= What you will do =
Start at the line that has "for name, shape" and stop at the line that has "bpy.context.scene.collection.objects.link(empty)". Print those lines and all lines between them exactly, and nothing more.
┌──
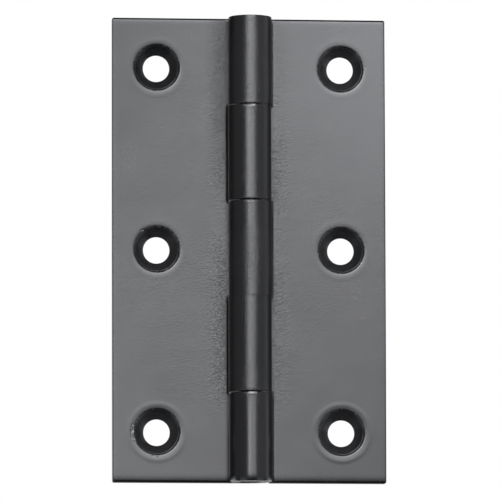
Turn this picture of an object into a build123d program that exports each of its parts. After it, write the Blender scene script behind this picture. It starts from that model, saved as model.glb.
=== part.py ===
"""Butt hinge with rolled knuckles: two sheet steel leaves on one pin, open flat.

Millimetres. Z runs up the pin, the origin is the middle of the pin's axis, and the screw
heads go in from -Y. The backs of both leaves lie in the plane tangent to the barrel's back.
"""
import os
from build123d import *

# Overall
HEIGHT = 102.0
OPEN_WIDTH = 60.0
SHEET = 2.3

# Barrel
BARREL_R = 4.75
BORE_R = BARREL_R - SHEET
PIN_R = 2.40
JOINT_Z = [31.5, 10.5, -10.5, -31.5]
JOINT_GAP = 0.26
NOTCH_X = 4.5
ROLL_END_DEG = 150.5

# Screw holes
HOLE_X = 20.25
HOLE_Z = [40.0, 0.0, -40.0]
HOLE_R = 2.9
SINK_R = 4.9
RIM_ROUND = 0.15

# Edges
CORNER_R = 0.5
FRONT_EDGE_R = 0.3
BACK_EDGE_R = 0.2
NOTCH_BREAK = 0.2

# Peened pin ends
MOUTH_R = 2.95
MOUTH_DEPTH = 0.55
CROWN = 0.12

FRONT_Y = BARREL_R - SHEET
BACK_Y = BARREL_R
HALF_HEIGHT = HEIGHT / 2
HALF_WIDTH = OPEN_WIDTH / 2
OVERLAP = 0.6


def block(x0, x1, y0, y1, z0, z1):
    """A box given by its limits."""
    centre = ((x0 + x1) / 2, (y0 + y1) / 2, (z0 + z1) / 2)
    return Pos(*centre) * Box(x1 - x0, y1 - y0, z1 - z0)


def knuckle_spans():
    """The (low z, high z) of the five knuckles, top one first."""
    tops = [HALF_HEIGHT] + [z - JOINT_GAP / 2 for z in JOINT_Z]
    lows = [z + JOINT_GAP / 2 for z in JOINT_Z] + [-HALF_HEIGHT]
    return list(zip(lows, tops))


def edges_at(part, y):
    """The edges of a part that lie in one plane of constant y."""
    return part.edges().filter_by_position(Axis.Y, y - 0.001, y + 0.001)


def plate():
    """The flat of a leaf on -X, up to the line of its notches."""
    flat = block(-HALF_WIDTH, -NOTCH_X, FRONT_Y, BACK_Y, -HALF_HEIGHT, HALF_HEIGHT)
    corners = flat.edges().filter_by(Axis.Y).group_by(Axis.X)[0]
    flat = fillet(corners, CORNER_R)
    front = [e for e in edges_at(flat, FRONT_Y) if e.center().X < -NOTCH_X - 0.01]
    flat = fillet(front, FRONT_EDGE_R)
    back = [e for e in edges_at(flat, BACK_Y) if e.center().X < -NOTCH_X - 0.01]
    return fillet(back, BACK_EDGE_R)


def strip_section(low, high):
    """The rounded cross-section of the strip that a knuckle is rolled from, at x = 0."""
    centre_y = (FRONT_Y + BACK_Y) / 2
    section = Plane.YZ * Pos(centre_y, (low + high) / 2) * Rectangle(SHEET, high - low)
    front = section.vertices().group_by(Axis.Y)[0]
    section = fillet(front, FRONT_EDGE_R)
    back = section.vertices().group_by(Axis.Y)[-1]
    return fillet(back, BACK_EDGE_R)


def knuckle(low, high):
    """One rolled knuckle with the strip that joins it to the plate on -X."""
    section = strip_section(low, high)
    strip = extrude(section, NOTCH_X + OVERLAP, dir=(-1, 0, 0))
    roll = revolve(section, Axis.Z, -(360 - (ROLL_END_DEG - 90)))
    return strip + roll


def mouth(z_end, up):
    """The cone that the peened pin end fills, at the barrel's top (up 1) or bottom (up -1)."""
    cone = Cone(BORE_R - 0.001, MOUTH_R, MOUTH_DEPTH, align=(Align.CENTER, Align.CENTER, Align.MIN))
    if up < 0:
        cone = Rot(180, 0, 0) * cone
    return Pos(0, 0, z_end - up * MOUTH_DEPTH) * cone


def screw_hole(z):
    """The cutter for one countersunk hole, with its axis along Y."""
    land_y = FRONT_Y + (SINK_R - HOLE_R)
    through = Cylinder(HOLE_R, 4 * SHEET)
    sink = Cone(SINK_R, HOLE_R, SINK_R - HOLE_R, align=(Align.CENTER, Align.CENTER, Align.MIN))
    cutter = through + sink
    cutter = Rot(-90, 0, 0) * cutter
    assert land_y < BACK_Y
    return Pos(-HOLE_X, FRONT_Y, z) * cutter


def notch_break(low, high):
    """The cutter that takes the sharp front edge off one notch."""
    size = NOTCH_BREAK
    corner = Pos(-NOTCH_X, FRONT_Y) * Rot(0, 0, 45) * Rectangle(size * 2**0.5, size * 2**0.5)
    return Pos(0, 0, low) * extrude(corner, high - low)


def leaf(own, other):
    """A leaf on -X with knuckles over its own spans and notches over the other leaf's."""
    part = plate()
    for low, high in own:
        part += knuckle(low, high)
    for low, high in other:
        part -= notch_break(low - JOINT_GAP, high + JOINT_GAP)
    for z in HOLE_Z:
        part -= screw_hole(z)
    rims = [e for e in edges_at(part, FRONT_Y).filter_by(GeomType.CIRCLE) if abs(e.radius - SINK_R) < 0.01]
    part = fillet(rims, RIM_ROUND)
    if own[0][1] == HALF_HEIGHT:
        part -= mouth(HALF_HEIGHT, 1)
        part -= mouth(-HALF_HEIGHT, -1)
    return part


def pin():
    """The pin, with both ends peened out into the barrel's mouths and hammered to a low crown."""
    shoulder = HALF_HEIGHT - MOUTH_DEPTH
    neck = shoulder - 0.05
    rim_z = HALF_HEIGHT - CROWN
    rim_r = MOUTH_R - (MOUTH_R - BORE_R) * CROWN / MOUTH_DEPTH
    crown_r = rim_r * 0.7
    half = [
        (PIN_R, neck),
        (BORE_R, shoulder),
        (rim_r, rim_z),
        (crown_r, HALF_HEIGHT),
        (0, HALF_HEIGHT),
    ]
    other = [(r, -z) for r, z in reversed(half)]
    profile = Plane.XZ * make_face(Polyline(*half, *other, close=True))
    return revolve(profile, Axis.Z, 360)


def main():
    os.makedirs("parts", exist_ok=True)
    spans = knuckle_spans()
    odd = spans[0::2]
    even = spans[1::2]
    three = leaf(odd, even)
    two = mirror(leaf(even, odd), about=Plane.YZ)
    for name, shape in (("three_knuckle_leaf", three), ("two_knuckle_leaf", two), ("pin", pin())):
        box = shape.bounding_box()
        print(name, len(shape.solids()), "solid", round(shape.volume, 2), "mm3", box.min, box.max)
        export_step(shape, f"parts/{name}.step")


main()
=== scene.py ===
"""A steel butt hinge with rolled knuckles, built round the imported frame. Blender 4.5."""
import math

import bpy
import numpy as np
from mathutils import Matrix, Vector, noise


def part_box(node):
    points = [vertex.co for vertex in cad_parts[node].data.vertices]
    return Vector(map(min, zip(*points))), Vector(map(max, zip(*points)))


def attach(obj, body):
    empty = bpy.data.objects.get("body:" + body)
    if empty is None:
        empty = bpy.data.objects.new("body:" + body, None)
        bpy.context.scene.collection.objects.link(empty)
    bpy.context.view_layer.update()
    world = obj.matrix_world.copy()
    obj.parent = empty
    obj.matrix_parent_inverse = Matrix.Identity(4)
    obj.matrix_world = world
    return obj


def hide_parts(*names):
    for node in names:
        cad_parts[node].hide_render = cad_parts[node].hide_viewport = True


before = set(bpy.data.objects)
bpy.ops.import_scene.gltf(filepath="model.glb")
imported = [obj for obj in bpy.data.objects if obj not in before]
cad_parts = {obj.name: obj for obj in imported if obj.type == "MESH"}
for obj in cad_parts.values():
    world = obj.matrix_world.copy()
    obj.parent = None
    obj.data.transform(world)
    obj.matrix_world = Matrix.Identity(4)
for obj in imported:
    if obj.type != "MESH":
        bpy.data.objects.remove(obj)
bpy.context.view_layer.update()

MM = 0.001

# ---------------------------------------------------------------- sizes, in mm
LEAF_LO, LEAF_HI = (np.array(v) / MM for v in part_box("three_knuckle_leaf"))
HALF_WIDTH = -LEAF_LO[0]
HALF_HEIGHT = LEAF_HI[2]
BARREL_R = LEAF_HI[1]
SHEET = 2.3
BORE_R = BARREL_R - SHEET
MID_R = (BORE_R + BARREL_R) / 2
FRONT_Y = BARREL_R - SHEET
ROLL_DEG = 299.5
NOTCH_X = 4.3
# how far the front corner of a notch's wall leans away from the barrel, to clear a leaf swung right back,
# and the depths below the face and the distance from the wall over which the lean fades out
NOTCH_LEAN = 0.07
LEAN_DEPTHS = (1.2, 0.8)
LEAN_REACH = 0.5
CORNER_R = 0.4
# how far a leaf's free corners bow out of its plane
BOW = 0.38
# the waves of the pressed sheet: their scale per mm, their place in the noise, and their height,
# and the distance from the notches over which they come in
WAVES = ((0.045, 0.0, 0.03), (0.16, 4.0, 0.006))
WAVE_MARGIN = 4
HOLE_X = 20.25
HOLE_Z = (40.0, 0.0, -40.0)
HOLE_COUNT = len(HOLE_Z)
# half the side of the square block of mesh round a hole, and the grid's usual step
BLOCK = 7.4
GRID = 0.5

# (radius, z) of the pin's upper half, from its end inwards
HALF_PIN = (
    (0, 50.96), (0.8, 50.95), (1.6, 50.91), (2.2, 50.85), (2.55, 50.75), (2.68, 50.6), (2.5, 50.4),
    (2.36, 50.3), (2.33, 50.0), (2.33, 40.0), (2.33, 20.0),
)
PIN_STEPS = 72

# ---------------------------------------------------------------- edges and joints
# A kind of edge: the radius of its round, how far the face sags towards it and from how far in,
# and the height of the burr beside it.
TOP_EDGE = (0.52, 0.05, 1.2, 0.0)
OUTLINE = (0.44, 0.1, 1.6, 0.0)
SIDE = (0.2, 0.05, 1.2, 0.0)
NOTCH = (0.82, 0.0, 1.0, 0.0)
WIDE_NOTCH = (1.2, 0.0, 1.0, 0.0)
SEAM = (0.2, 0.0, 1.0, 0.0)
BARREL_TOP = (0.16, 0.02, 0.5, 0.004)
BARREL_FOOT = (0.2, 0.15, 1.45, 0.0)
FILLED_END = (0.02, 0.0, 1.0, 0.0)
BURR_REACH = 0.95
# the round of the edges on the side that a leaf or the barrel hides
PLAIN_R = 0.18
# distances inside an edge at which the grid has a line
EDGE_STEPS = (0.0, 0.012, 0.045, 0.1, 0.17, 0.26, 0.36, 0.5, 0.68, 0.9, 1.2, 1.6)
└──
= Worked solution =
    for name, shape in (("three_knuckle_leaf", three), ("two_knuckle_leaf", two), ("pin", pin())):
        box = shape.bounding_box()
        print(name, len(shape.solids()), "solid", round(shape.volume, 2), "mm3", box.min, box.max)
        export_step(shape, f"parts/{name}.step")


main()
=== scene.py ===
"""A steel butt hinge with rolled knuckles, built round the imported frame. Blender 4.5."""
import math

import bpy
import numpy as np
from mathutils import Matrix, Vector, noise


def part_box(node):
    points = [vertex.co for vertex in cad_parts[node].data.vertices]
    return Vector(map(min, zip(*points))), Vector(map(max, zip(*points)))


def attach(obj, body):
    empty = bpy.data.objects.get("body:" + body)
    if empty is None:
        empty = bpy.data.objects.new("body:" + body, None)
        bpy.context.scene.collection.objects.link(empty)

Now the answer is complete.